My heroes are people like Rachel Rosenthal, whom I profiled in my book One Can Make a Difference because when a cat fell through a hole and no one would help her, she decided to do whatever it took (and that was a lot) to get that cat out. I love anyone who puts themselves in the place of the animal and does not take “No” for an answer. That’s how change comes about.

Can you recommend any other books or films for someone new to the issues?

Paul McCartney’s “Glass Walls,” Joaquin Phoenix’s exotic-skins video, any of the videos that are free to download at PETA.org―they are all powerful. Earthlings, of course. The reissued The Animals Film.

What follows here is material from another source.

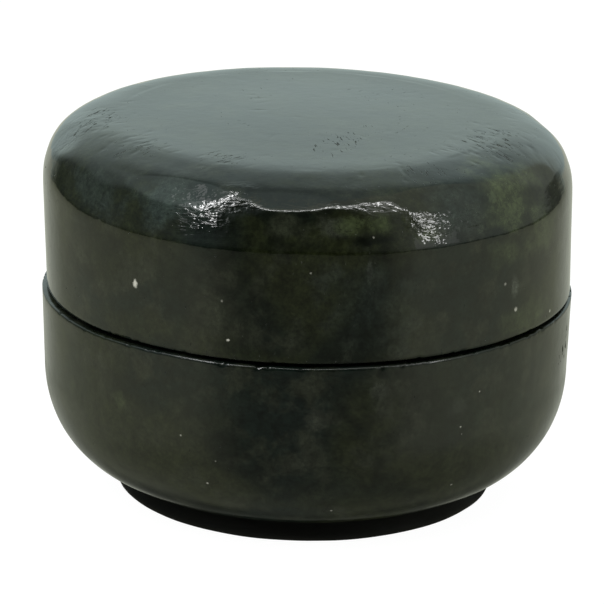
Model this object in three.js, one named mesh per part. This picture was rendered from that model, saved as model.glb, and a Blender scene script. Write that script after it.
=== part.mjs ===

Peter Singer’s Animal Liberation is a must. Read all my books! Particularly The PETA Practical Guide to Animal Rights. But there is a now a wealth of great books out. Alicia Silverstone’s and Tal Ronnen’s cookbooks make a person drool and are fabulous gifts.

If someone is looking to be more active for animals, what would you suggest as a starting place?

Read everything on PETA.org, come intern with us, start taking action in some area where you want to make a difference by teaming up with others who want to do the same. It’s easy, and animals need you very much.

You have seen the worst of the worst when it comes to animal cruelty. How do you keep sane? What do you do to remain hopeful and balanced or to avoid burnout?

I have coping mechanisms: Think and do, don’t agonize and fret. Concentrate on achieving success, not on the prospect of potential failure: There is no failure―every effort moves things forward. Relax and watch funny films to take your mind off the horrors. Try to rest rather than think of the dogs out in the cold or the animals in steel lab cages because what good can you do for them tomorrow if you pointlessly go without sleep?